Of immense importance was the preparation of special richly decorated loaves and, because of their symbolic nature, the women who made them had to be symbolically ‘clean’, that is, not menstruating or having recently given birth, and while kneading, they would wear their best clothes and a posey of greenery.  The loaves made for the Bûdni Vecher supper were round and decorated on top with figures fashioned out of pieces of the same dough….What distinguished Bûdni Vecher loaves from all others was that the decorations wee symbolic of agricultural work, and represented such things as the home, the sheep-folds, the plow, the oxen, the threshing floor, the beehives, and the vineyard….The ritual significance of the Bûdni Vecher loaves was underlined by the fact that the decorations were always strictly confined to those branches of agriculture actually practiced  by a particular family…..Other decorative figures used on Bûdni Vecher loaves include flowers, crosses, and swastikas.  Here, the cross has, in all probability, little to do with Christianity, since, like the swastika, it is an ancient Sun symbol.

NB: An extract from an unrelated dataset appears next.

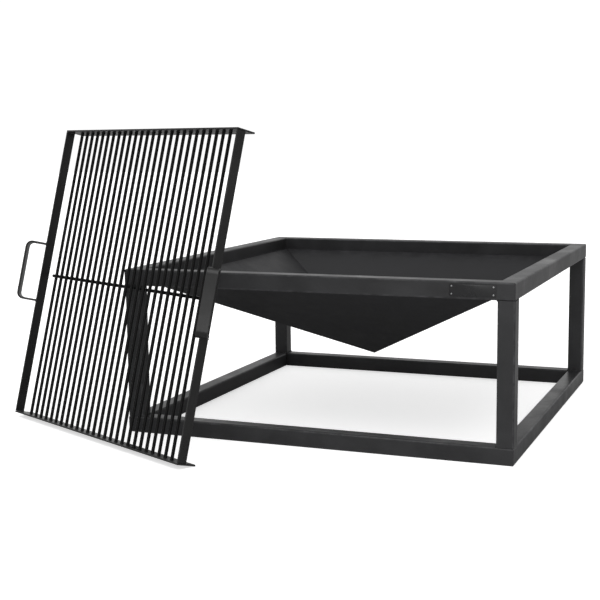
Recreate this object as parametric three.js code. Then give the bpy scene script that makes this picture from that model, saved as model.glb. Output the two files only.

As well as the large loaves for the Bûdni Vecher supper, the women made other smaller loaves and a large number of rolls with holes in the middle to give to the groups of children (koledarcheta) and men (koledari) who visited all the houses in a given neighbourhood on Christmas Eve.  Girls whose sweethearts or finacés were taking part in these customary visits made especially elaborate rolls for their beloved, twisting the dough into various shapes and even decorating it with sprigs of greenery….


Above, koledarcheta, below, koledari.


…Few Bulgarian ceremonies are purely family affairs, but Bûdni Vecher is one of them.  Each household gathers in the privacy of its own home, beneath its own hearth, on the evening of  December 24 to eat a meal which is almost sacramental and to observe customs which were once believed to be vital both to the health and the prosperity of the family throughout the coming year.  In many parts of the county, the supper was not served on the usual low table (sofra), but on straw placed on the floor and covered with a corn bag and a home-spun cloth.  A plow-share was placed close by, or under the sofra, if one were used. 


All the dishes were placed on the table or cloth at the beginning of the meal, and efforts were made to ensure that the trapeza (The Greek word for table – trapeza – is used in Bulgarian for a presented meal, irrespective of whether it is served on the ground, on a sofra, or on an ordinary table – masa) represented everything produced on the farm, so that, in addition to cooked dishes, there might be a bowl of raw grain (which might later be given to the hens), seeds, yeast, garlic heads, apples, cotton, sesame, and so on.  In some villages, a purse containing coins was also placed on the table, and other objects such as a sickle, yoke, vine-canes, an ox-goad, and even the plow itself, might be arranged around it.  A bowl of sand might also figure on the supper table and, after the meal, those present would rub it through their hands, so that the hens might lay uncountable numbers of eggs.

Rustic Badni

Before the meal began, the trapeza itself and all the rooms in the house were censed by the oldest man (sometimes the oldest woman) in the family.  Few families had censers, and the hot coals and incense would be placed on an iron plowshare or a tile.  In some districts of western Bulgaria (Kyustendil), one of the ritual loaves, or even the whole table, was carried outside into the yard by the householder, who attempted to placate the potentially dangerous hail-bearing clouds, whom he addressed as Dzherman, by inviting them to join the family supper, offering them abundant food and rakiya, in return for not appearing over the fields and meadows during the coming summer.  Everything would then be brought back into the house for the supper to commence with the breaking a ritual loaf by the oldest member of the family, who would pronounce a blessing and give each person present a piece of bread.


Throughout Bulgaria certain customs and taboos were carefully observed throughout the meal: it was served earlier than normal, so that the grain would ripen earlier;  it began only when all the members of the family were present and, once they were seated, no one could rise from the table until the end of the meal, so that the hens would not abandon their eggs.  It was for this reason that all the dishes were placed on the table together, instead of being brought one after another by the housewife.  If, however, need arose, custom allowed the head of the family to rise, only he had to bend as he walked, so that the ears of corn would be so heavy that they bent their stalks.  In some places, the members of the family would move up and bunch together, so that there would be room round the table for the dead.  After the meal was over the trapeza was not cleared, as it would be on an ordinary day, but would be moved to one side, if necessary, and left all night, so that departed relatives could come and take their allotted portions of the ritual bread and other dishes.

On straw

After the supper was over, the children would roll in the straw which had been under the trapeza, but only in one direction (again to make the stalks bend under the weight of their ears), and what remained of the bread would be placed upon a high shelf, so that the corn would grow high.  Having eaten well, the family would gather around…..to try and foresee the future.  Among the most popular ways of doing this was to lay out 12 flakes of onion, representing the 12 months, and to put a little salt on each.  According to whether the salt remained moist or remained dry, conclusions were drawn about the weather during the month concerned…..Personal fortunes were told by the finding of a coin and other lucky tokens concealed in loaves, by cracking walnuts to see whether the kernels were sound or rotten, by watching how cornelian-cherry buds ‘popped’ when thrown into the fire, and, in the case of young girls, by placing a morsel of bread from the supper under their pillows in order to dream of their future husbands.